**DIRECTIONS FOR THIS TASK**
Reproduce the lines from the one bearing "rear_housing();" through the one bearing "obj.parent = None", inclusive. Copy them exactly; include no other line.
** begin DATA PROVIDED **
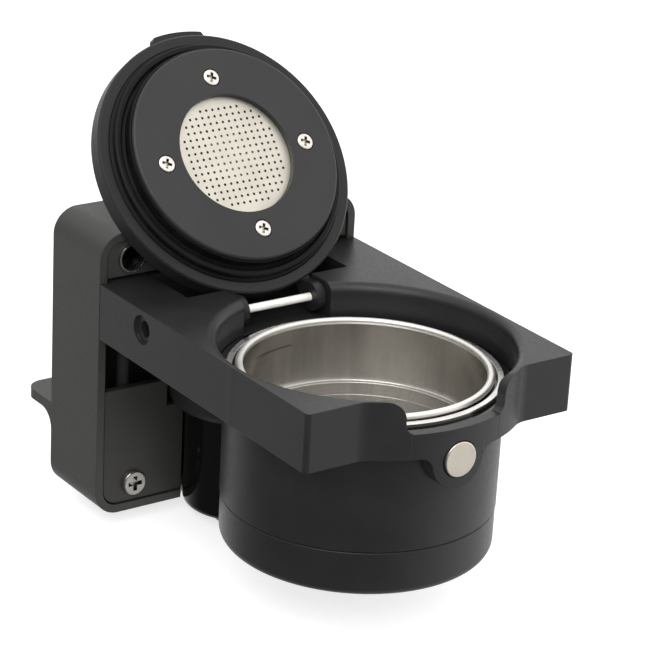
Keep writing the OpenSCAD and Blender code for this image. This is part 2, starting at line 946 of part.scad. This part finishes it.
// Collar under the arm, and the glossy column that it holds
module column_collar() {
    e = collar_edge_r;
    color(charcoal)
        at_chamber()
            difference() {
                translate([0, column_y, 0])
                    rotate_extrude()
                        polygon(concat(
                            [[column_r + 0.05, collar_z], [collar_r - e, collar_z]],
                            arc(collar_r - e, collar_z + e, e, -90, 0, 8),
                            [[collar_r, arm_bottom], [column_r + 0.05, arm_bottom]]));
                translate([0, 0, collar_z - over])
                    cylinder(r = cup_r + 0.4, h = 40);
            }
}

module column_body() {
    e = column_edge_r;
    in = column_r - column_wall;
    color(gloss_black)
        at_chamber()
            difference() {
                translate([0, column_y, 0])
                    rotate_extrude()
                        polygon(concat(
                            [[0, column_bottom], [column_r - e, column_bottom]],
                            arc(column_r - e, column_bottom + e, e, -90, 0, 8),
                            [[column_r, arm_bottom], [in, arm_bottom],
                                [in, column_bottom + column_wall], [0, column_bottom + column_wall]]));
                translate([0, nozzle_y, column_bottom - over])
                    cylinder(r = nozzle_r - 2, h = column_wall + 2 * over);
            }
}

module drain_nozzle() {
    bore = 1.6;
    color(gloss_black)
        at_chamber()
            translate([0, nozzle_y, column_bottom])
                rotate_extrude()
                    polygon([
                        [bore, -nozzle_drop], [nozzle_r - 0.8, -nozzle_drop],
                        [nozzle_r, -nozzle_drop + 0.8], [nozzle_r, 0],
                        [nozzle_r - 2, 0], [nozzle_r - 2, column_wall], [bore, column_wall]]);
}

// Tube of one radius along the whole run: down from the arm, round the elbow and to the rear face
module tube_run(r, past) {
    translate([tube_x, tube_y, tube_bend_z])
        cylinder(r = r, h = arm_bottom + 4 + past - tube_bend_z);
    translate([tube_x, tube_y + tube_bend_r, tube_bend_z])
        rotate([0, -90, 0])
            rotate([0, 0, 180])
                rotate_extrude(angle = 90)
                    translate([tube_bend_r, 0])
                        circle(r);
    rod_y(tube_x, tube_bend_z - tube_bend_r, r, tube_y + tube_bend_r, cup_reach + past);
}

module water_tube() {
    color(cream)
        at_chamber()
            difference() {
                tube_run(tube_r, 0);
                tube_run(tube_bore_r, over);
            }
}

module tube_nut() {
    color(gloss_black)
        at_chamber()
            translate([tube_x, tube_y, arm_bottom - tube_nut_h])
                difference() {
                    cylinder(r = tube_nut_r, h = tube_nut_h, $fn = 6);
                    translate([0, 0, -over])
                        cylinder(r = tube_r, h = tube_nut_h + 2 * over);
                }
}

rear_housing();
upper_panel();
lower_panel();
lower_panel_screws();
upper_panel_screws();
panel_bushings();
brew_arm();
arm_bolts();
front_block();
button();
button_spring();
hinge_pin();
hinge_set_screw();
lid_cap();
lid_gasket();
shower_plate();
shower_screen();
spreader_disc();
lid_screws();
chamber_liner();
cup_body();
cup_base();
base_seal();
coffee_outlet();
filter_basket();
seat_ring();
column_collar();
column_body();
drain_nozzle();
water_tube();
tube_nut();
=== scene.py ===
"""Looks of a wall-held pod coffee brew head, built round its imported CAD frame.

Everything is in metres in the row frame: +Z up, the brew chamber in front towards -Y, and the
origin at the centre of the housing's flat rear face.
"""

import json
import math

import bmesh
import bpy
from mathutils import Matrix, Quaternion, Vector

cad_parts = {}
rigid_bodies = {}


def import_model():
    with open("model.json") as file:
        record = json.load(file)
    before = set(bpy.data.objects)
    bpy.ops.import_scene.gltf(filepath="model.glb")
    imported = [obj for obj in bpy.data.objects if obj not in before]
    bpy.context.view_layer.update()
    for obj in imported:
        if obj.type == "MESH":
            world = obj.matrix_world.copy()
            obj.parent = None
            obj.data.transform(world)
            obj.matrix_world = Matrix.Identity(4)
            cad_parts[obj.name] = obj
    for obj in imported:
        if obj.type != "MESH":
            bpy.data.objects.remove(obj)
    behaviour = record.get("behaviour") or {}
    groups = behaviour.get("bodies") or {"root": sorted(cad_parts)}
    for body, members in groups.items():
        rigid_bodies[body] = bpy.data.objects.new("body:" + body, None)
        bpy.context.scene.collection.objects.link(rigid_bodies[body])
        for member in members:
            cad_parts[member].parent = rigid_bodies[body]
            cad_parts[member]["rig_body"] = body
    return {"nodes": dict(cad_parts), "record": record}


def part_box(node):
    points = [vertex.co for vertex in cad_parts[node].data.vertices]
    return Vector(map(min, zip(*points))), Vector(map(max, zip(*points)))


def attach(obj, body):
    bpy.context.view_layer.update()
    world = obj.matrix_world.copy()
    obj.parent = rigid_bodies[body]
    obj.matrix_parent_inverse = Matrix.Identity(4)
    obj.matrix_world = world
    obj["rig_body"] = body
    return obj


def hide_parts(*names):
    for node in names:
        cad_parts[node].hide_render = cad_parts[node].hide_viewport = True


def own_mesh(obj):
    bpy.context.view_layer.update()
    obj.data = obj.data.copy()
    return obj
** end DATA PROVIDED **
**TASK RESPONSE**
rear_housing();
upper_panel();
lower_panel();
lower_panel_screws();
upper_panel_screws();
panel_bushings();
brew_arm();
arm_bolts();
front_block();
button();
button_spring();
hinge_pin();
hinge_set_screw();
lid_cap();
lid_gasket();
shower_plate();
shower_screen();
spreader_disc();
lid_screws();
chamber_liner();
cup_body();
cup_base();
base_seal();
coffee_outlet();
filter_basket();
seat_ring();
column_collar();
column_body();
drain_nozzle();
water_tube();
tube_nut();
=== scene.py ===
"""Looks of a wall-held pod coffee brew head, built round its imported CAD frame.

Everything is in metres in the row frame: +Z up, the brew chamber in front towards -Y, and the
origin at the centre of the housing's flat rear face.
"""

import json
import math

import bmesh
import bpy
from mathutils import Matrix, Quaternion, Vector

cad_parts = {}
rigid_bodies = {}


def import_model():
    with open("model.json") as file:
        record = json.load(file)
    before = set(bpy.data.objects)
    bpy.ops.import_scene.gltf(filepath="model.glb")
    imported = [obj for obj in bpy.data.objects if obj not in before]
    bpy.context.view_layer.update()
    for obj in imported:
        if obj.type == "MESH":
            world = obj.matrix_world.copy()
            obj.parent = None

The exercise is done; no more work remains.